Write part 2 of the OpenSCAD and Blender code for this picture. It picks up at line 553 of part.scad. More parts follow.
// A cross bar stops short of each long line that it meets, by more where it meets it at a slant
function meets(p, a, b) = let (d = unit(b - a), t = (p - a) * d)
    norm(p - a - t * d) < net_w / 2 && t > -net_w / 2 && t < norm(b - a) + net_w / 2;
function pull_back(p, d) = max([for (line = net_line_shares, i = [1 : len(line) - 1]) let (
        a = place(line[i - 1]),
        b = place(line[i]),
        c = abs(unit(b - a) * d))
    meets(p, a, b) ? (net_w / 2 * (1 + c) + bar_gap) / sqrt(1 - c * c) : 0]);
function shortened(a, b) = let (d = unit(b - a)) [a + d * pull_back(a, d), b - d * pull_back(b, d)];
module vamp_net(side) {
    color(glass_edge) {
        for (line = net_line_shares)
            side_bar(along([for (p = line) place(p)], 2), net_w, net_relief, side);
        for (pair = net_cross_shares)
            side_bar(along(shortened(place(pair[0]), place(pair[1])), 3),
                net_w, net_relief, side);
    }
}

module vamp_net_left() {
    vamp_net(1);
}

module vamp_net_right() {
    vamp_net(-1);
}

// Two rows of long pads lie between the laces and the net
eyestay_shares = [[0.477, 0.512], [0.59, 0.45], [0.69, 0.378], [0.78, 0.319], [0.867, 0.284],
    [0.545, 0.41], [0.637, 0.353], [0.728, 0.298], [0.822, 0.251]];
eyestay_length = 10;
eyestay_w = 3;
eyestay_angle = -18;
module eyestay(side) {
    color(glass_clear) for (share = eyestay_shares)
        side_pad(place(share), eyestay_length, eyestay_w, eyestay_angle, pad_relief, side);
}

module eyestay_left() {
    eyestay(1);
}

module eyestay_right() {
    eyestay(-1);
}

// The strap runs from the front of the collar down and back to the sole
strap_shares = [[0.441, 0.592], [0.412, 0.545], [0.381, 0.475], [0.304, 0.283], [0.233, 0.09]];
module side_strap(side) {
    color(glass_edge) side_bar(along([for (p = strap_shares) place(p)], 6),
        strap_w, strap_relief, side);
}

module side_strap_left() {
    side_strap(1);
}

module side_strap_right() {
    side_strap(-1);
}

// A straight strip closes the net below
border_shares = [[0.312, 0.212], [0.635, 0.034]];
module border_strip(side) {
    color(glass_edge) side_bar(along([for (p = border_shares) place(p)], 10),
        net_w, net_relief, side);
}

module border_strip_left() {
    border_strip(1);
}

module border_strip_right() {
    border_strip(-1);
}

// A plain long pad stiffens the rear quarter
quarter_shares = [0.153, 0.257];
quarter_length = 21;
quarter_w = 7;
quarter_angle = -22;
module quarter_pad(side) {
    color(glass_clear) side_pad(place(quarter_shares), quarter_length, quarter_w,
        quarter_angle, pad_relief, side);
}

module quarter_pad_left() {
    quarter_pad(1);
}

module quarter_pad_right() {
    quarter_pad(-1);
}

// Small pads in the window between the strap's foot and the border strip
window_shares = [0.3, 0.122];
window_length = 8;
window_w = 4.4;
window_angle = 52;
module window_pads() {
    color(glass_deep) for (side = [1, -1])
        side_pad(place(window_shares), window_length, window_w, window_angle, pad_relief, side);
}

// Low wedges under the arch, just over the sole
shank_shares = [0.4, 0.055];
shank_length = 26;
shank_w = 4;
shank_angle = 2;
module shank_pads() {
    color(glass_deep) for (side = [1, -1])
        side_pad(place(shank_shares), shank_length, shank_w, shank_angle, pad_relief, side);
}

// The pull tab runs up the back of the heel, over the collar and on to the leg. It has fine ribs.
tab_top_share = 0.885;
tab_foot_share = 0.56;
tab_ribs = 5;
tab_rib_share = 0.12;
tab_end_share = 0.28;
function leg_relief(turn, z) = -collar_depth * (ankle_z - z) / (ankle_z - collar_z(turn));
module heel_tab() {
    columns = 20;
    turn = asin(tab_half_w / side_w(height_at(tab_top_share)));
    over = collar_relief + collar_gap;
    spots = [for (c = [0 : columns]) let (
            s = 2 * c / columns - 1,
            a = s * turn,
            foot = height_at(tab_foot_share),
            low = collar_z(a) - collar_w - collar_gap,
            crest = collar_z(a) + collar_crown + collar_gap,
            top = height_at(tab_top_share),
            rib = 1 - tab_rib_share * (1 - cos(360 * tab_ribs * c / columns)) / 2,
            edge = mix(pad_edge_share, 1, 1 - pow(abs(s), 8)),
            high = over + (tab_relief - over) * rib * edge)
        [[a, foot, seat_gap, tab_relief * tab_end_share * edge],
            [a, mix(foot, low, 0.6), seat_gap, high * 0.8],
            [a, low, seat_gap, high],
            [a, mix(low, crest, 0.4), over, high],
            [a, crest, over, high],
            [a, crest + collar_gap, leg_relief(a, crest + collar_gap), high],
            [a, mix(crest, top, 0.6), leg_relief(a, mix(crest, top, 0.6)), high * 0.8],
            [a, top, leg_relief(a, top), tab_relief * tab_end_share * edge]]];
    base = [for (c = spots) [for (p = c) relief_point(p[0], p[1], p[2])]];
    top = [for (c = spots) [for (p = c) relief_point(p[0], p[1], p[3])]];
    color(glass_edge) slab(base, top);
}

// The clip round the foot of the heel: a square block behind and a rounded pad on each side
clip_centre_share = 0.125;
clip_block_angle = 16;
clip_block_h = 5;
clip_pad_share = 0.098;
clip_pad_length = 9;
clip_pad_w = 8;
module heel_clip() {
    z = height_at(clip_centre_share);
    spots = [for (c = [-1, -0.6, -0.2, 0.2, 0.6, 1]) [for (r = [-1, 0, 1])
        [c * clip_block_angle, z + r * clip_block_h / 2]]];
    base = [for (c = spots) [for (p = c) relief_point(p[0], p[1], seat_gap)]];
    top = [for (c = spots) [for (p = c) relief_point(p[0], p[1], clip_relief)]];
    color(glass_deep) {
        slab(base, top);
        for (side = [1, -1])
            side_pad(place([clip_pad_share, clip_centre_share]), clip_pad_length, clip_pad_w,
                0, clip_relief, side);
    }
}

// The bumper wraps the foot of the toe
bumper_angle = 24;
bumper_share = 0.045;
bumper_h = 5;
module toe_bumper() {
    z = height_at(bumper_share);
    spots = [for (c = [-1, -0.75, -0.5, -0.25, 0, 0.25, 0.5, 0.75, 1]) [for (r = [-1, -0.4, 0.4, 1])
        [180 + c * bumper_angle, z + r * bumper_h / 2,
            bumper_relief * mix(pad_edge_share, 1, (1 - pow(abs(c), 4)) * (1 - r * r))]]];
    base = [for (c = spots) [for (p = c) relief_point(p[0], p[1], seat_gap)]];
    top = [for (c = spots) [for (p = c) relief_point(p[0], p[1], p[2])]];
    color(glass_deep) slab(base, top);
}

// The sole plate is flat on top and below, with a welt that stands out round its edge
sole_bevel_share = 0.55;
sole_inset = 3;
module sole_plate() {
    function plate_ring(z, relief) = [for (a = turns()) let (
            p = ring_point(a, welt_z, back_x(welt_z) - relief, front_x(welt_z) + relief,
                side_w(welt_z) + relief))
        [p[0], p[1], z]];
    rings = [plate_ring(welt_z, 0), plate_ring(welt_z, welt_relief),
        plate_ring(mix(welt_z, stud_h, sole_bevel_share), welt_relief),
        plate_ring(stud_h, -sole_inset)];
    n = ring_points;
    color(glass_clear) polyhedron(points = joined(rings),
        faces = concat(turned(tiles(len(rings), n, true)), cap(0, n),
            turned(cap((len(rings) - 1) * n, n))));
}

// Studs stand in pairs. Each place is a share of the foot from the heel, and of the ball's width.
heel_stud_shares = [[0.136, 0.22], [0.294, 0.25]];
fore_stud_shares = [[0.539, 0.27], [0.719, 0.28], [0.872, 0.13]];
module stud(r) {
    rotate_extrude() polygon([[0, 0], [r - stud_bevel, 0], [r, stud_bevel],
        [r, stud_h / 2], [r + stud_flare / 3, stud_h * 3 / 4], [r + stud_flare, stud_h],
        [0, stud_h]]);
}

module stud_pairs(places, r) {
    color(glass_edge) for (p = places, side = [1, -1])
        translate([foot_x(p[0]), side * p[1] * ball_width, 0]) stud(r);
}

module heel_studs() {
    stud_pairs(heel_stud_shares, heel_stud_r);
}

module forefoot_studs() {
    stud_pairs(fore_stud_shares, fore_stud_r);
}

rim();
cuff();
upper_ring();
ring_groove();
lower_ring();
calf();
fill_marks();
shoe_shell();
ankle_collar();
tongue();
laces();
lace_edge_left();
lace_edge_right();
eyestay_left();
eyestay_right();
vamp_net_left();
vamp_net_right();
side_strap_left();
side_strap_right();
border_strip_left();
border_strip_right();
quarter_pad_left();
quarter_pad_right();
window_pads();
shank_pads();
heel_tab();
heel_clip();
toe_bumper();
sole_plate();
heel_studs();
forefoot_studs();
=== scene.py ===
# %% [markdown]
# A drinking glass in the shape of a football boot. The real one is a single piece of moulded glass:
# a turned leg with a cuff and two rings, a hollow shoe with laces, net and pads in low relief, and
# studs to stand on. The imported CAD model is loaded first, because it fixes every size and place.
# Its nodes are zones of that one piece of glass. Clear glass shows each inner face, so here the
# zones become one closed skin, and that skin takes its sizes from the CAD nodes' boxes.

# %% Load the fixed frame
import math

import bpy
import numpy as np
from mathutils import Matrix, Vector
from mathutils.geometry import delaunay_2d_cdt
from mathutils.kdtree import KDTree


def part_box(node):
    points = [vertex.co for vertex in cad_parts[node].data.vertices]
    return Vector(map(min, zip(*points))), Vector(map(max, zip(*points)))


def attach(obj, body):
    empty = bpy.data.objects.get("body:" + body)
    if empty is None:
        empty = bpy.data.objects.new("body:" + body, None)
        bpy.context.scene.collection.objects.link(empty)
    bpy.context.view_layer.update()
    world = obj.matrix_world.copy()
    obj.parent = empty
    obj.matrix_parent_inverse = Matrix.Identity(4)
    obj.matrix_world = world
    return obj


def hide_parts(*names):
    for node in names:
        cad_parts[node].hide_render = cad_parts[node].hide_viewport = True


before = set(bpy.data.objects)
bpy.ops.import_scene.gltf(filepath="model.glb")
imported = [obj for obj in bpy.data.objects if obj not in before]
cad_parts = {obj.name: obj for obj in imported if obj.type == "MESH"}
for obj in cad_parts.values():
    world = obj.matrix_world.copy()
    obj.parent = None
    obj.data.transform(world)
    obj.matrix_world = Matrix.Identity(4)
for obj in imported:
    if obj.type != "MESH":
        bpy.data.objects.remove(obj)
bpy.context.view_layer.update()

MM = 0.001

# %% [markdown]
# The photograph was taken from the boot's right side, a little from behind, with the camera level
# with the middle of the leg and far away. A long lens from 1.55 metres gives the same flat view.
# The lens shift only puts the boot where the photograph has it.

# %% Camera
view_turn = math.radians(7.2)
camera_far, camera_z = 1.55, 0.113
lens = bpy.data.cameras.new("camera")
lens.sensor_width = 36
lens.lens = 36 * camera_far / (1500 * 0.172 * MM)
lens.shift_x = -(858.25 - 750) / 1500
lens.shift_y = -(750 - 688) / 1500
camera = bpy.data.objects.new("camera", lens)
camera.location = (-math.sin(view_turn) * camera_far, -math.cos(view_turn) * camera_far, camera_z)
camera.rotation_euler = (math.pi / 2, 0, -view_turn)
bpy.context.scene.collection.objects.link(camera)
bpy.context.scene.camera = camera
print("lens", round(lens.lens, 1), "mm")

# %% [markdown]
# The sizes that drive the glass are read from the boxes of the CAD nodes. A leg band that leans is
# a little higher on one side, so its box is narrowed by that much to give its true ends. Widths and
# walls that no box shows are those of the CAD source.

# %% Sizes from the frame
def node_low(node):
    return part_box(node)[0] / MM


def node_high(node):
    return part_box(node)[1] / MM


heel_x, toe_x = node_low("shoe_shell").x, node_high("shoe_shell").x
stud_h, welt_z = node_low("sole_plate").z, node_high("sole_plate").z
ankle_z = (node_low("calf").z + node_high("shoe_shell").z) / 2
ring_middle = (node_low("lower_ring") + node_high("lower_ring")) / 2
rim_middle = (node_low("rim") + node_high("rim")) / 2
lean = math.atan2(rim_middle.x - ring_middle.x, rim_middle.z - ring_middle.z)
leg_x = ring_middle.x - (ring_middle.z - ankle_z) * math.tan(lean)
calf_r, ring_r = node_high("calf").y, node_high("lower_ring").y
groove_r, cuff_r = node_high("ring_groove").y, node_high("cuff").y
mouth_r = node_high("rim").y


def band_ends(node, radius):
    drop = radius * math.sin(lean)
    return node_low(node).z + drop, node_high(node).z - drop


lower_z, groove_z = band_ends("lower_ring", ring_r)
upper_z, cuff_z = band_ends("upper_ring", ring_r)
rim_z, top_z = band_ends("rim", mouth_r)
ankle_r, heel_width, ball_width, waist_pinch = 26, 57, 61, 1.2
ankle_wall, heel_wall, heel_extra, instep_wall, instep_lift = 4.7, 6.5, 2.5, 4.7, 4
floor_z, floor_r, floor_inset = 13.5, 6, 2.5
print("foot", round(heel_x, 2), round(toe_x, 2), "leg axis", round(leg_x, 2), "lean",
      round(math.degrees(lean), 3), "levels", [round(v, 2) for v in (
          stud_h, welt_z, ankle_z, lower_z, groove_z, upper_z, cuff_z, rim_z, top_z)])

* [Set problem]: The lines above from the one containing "cad_parts[node].hide_render = cad_parts[node].hide_viewport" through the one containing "# The lens shift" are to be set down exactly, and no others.

* [Result of the exercise]:
        cad_parts[node].hide_render = cad_parts[node].hide_viewport = True


before = set(bpy.data.objects)
bpy.ops.import_scene.gltf(filepath="model.glb")
imported = [obj for obj in bpy.data.objects if obj not in before]
cad_parts = {obj.name: obj for obj in imported if obj.type == "MESH"}
for obj in cad_parts.values():
    world = obj.matrix_world.copy()
    obj.parent = None
    obj.data.transform(world)
    obj.matrix_world = Matrix.Identity(4)
for obj in imported:
    if obj.type != "MESH":
        bpy.data.objects.remove(obj)
bpy.context.view_layer.update()

MM = 0.001

# %% [markdown]
# The photograph was taken from the boot's right side, a little from behind, with the camera level
# with the middle of the leg and far away. A long lens from 1.55 metres gives the same flat view.
# The lens shift only puts the boot where the photograph has it.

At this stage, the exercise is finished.